High-Performance Symbolic Regression in Python and Julia
https://astroautomata.com/PySR
Apache License 2.0
2.09k stars 197 forks source link

Benchmark / GPlearn #39

Open eladmw opened 3 years ago

eladmw commented 3 years ago

Can you do a basic comparison between this and gplearn with regards to speed and flexibility?

MilesCranmer commented 3 years ago

Great idea. Any specific tests you would be interested in?

I used to actually use gplearn, but the pure-Python/numpy performance was never enough for any of the problems I work on in my research. The whole reason I wrote PySR was so I could get the SR performance I need for my projects. (Eureqa is still the fastest GA-based option out there, but it's commercialized and online-only now, and without a Python API, which makes experiments hard to run, so I've actually stopped using it in favor of PySR).

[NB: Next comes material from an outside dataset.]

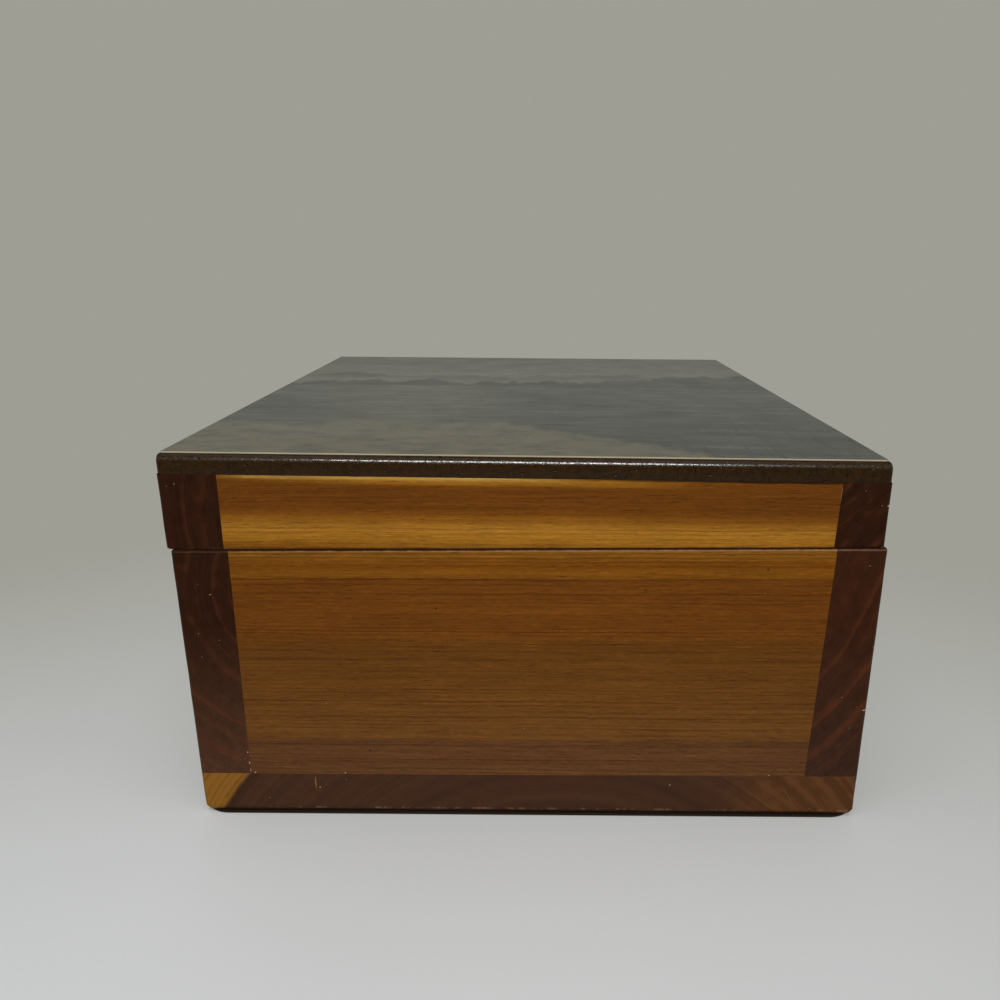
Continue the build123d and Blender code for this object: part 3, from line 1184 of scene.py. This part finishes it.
@dataclass
class Wardrobe:
    """Every finish of the box, each built once."""

    finishes: dict[str, Any] = field(init=False)
    built: dict[str, bpy.types.Material] = field(default_factory=dict)

    def __post_init__(self) -> None:
        """Lists the finish of each part."""
        across, deep = Grain.ACROSS, Grain.DEPTH
        self.finishes = {
            "base_front_panel": PanelFinish(
                "front_panel_cedar",
                Log(across, (-60.0, -70.0), ring=1.1, sway=1.6, taper=0.004, seed=1.3),
                bands=BASE_BANDS,
                marks=FRONT_MARKS,
            ),
            "lid_front_rail": PanelFinish(
                "lid_front_cedar",
                Log(across, (-70.0, 10.0), ring=1.1, sway=1.4, taper=0.006, seed=5.1),
                bands=LID_BANDS,
                lines=0.45,
                tilt=0.013,
                crest_height=80.2,
                marks=LID_FRONT_MARKS,
            ),
            "base_back_panel": PanelFinish(
                "back_panel_cedar",
                Log(across, (78.0, 96.0), sway=4.0, taper=0.02, seed=8.7),
                bands=BACK_BANDS,
            ),
            "lid_back_rail": PanelFinish(
                "lid_back_cedar", Log(across, (60.0, 20.0), sway=2.0, taper=0.01, seed=4.4), bands=BACK_BANDS
            ),
            "base_left_side": SideFinish(
                "left_side_cedar",
                Log(deep, (-48.0, 55.0), seed=2.2),
                wear=0.25,
                ledge_wear=0.12,
                marks=LEFT_MARKS,
            ),
            "base_right_side": SideFinish(
                "right_side_cedar",
                Log(deep, (8.0, 75.0), seed=6.6),
                end_top=(0.036, 0.0106, 0.0037),
                end_foot=(0.038, 0.0160, 0.0090),
                wear=0.35,
                ledge_wear=0.26,
                streaks=0.62,
                marks=RIGHT_MARKS,
            ),
            "lid_left_rail": SideFinish(
                "lid_left_cedar", Log(deep, (-30.0, 70.0), seed=3.5), wear=0.3, marks=LID_LEFT_MARKS
            ),
            "lid_right_rail": SideFinish(
                "lid_right_cedar",
                Log(deep, (30.0, 110.0), seed=7.4),
                wear=0.15,
                streaks=0.6,
                marks=LID_RIGHT_MARKS,
            ),
            "bottom_board": BottomFinish(
                "bottom_cedar", Log(deep, (8.0, -52.0), ring=1.45, sway=2.0, seed=9.2), marks=BOTTOM_MARKS
            ),
            "lid_board": HardboardFinish(),
            "lid_print": PrintFinish(),
            "brass": MetalFinish("aged_brass", (0.64, 0.43, 0.14), (0.17, 0.095, 0.035)),
            "screw": MetalFinish(
                "screw_brass", (0.70, 0.52, 0.24), (0.07, 0.040, 0.018), rough=0.26, slot=(102.38, 102.28)
            ),
            "steel": MetalFinish("steel_wire", (0.42, 0.41, 0.39), (0.12, 0.075, 0.05)),
        }

    def material(self, name: str) -> bpy.types.Material:
        """Builds a finish, or gives the one already built.

        Args:
            name: the finish's key.

        Returns:
            The material.
        """
        if name not in self.built:
            self.built[name] = self.finishes[name].material()
            log.info("finish %s", self.built[name].name)
        return self.built[name]

    def dress(self, thing: bpy.types.Object, name: str) -> None:
        """Gives an object one finish.

        Args:
            thing: the object.
            name: the finish's key.
        """
        thing.data.materials.clear()
        thing.data.materials.append(self.material(name))


class Bench:
    """The mesh operations that several pieces share."""

    WELD = 0.001 * MM
    FLAT = math.radians(0.5)
    SHARP = math.radians(30)
    CUT = 1e-6

    @classmethod
    def copied(cls, packed: bpy.types.Object) -> bmesh.types.BMesh:
        """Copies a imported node's mesh, welds it and makes its flat faces whole.

        Args:
            packed: the node's object.

        Returns:
            The mesh.
        """
        shape = bmesh.new()
        shape.from_mesh(packed.data)
        bmesh.ops.remove_doubles(shape, verts=shape.verts, dist=cls.WELD)
        bmesh.ops.dissolve_limit(shape, angle_limit=cls.FLAT, verts=shape.verts, edges=shape.edges)
        return shape

    @staticmethod
    def bevel(
        shape: bmesh.types.BMesh, edges: Iterable[bmesh.types.BMEdge], width: float, segments: int
    ) -> None:
        """Rounds edges over.

        Args:
            shape: the mesh.
            edges: the edges to round.
            width: the rounding's width.
            segments: its number of faces across.
        """
        bmesh.ops.bevel(
            shape,
            geom=list(edges),
            offset=width,
            offset_type="OFFSET",
            segments=segments,
            profile=0.5,
            affect="EDGES",
            clamp_overlap=True,
            material=-1,
        )

    @classmethod
    def divide(cls, shape: bmesh.types.BMesh, axis: Axis, places: Iterable[float]) -> None:
        """Divides every face along planes square to an axis.

        Args:
            shape: the mesh.
            axis: the axis that the planes are square to.
            places: where the planes lie along it.
        """
        normal = Vector((0.0, 0.0, 0.0))
        normal[axis] = 1.0
        for place in places:
            geometry = shape.verts[:] + shape.edges[:] + shape.faces[:]
            bmesh.ops.bisect_plane(
                shape, geom=geometry, dist=cls.CUT, plane_co=normal * place, plane_no=normal
            )

    @classmethod
    def grid(cls, shape: bmesh.types.BMesh, axis: Axis, step: float) -> None:
        """Divides every face at even steps along an axis.

        Args:
            shape: the mesh.
            axis: the axis that the planes are square to.
            step: the distance between divisions.
        """
        low = min(vertex.co[axis] for vertex in shape.verts)
        high = max(vertex.co[axis] for vertex in shape.verts)
        count = int((high - low) / step)
        cls.divide(shape, axis, (low + (high - low) * number / count for number in range(1, count)))

    @classmethod
    def piece(
        cls, name: str, shape: bmesh.types.BMesh, body: str, slot: str, nodes: Sequence[str]
    ) -> bpy.types.Object:
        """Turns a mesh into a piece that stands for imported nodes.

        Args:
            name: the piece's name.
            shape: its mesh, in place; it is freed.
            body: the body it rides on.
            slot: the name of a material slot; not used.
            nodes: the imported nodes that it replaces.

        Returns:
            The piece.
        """
        mesh = bpy.data.meshes.new(name)
        shape.to_mesh(mesh)
        shape.free()
        if mesh.has_custom_normals:
            mesh.attributes.remove(mesh.attributes["custom_normal"])
        mesh.polygons.foreach_set("use_smooth", [True] * len(mesh.polygons))
        mesh.set_sharp_from_angle(angle=cls.SHARP)
        piece = bpy.data.objects.new(name, mesh)
        bpy.context.scene.collection.objects.link(piece)
        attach(piece, body)
        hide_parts(*nodes)
        return piece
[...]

I think a lot of the difference between the packages comes from that DEAP (backend of gplearn) is pure-Python, whereas the entire search here is compiled end-to-end, and is asynchronously distributed. And also a few other optimizations introduced here that are specific to symbolic regression (like the constant tuning), which I'm not sure is available in DEAP.

I can start by putting this in the README (or a separate repo for benchmarks?), but I'd also eventually like to write this up somewhere!

Cheers, Miles

eladmw commented 3 years ago

For a benchmark, I would say : speed, performance, features, and simplicity

LucasPa commented 1 month ago

FIY, I've been using both GPLearn and PySR and in for the cases I considerd PySR was both faster and more accurate.

I found as well this paper that compares PySR and GPLearn and other methods as well.

MilesCranmer commented 1 month ago

This issue is from 2021 so just to mention that nowadays there’s also the PySR paper itself: https://arxiv.org/abs/2305.01582 which does a bunch of benchmarking and other comparison.

yfflood commented 20 hours ago

I found a paper on benchmarking SR methods and also the corresponding repo SRBench, maybe this will help with comprehensive evaluation:)

MilesCranmer commented 6 hours ago

Sadly that paper doesn’t include PySR in the benchmark 😞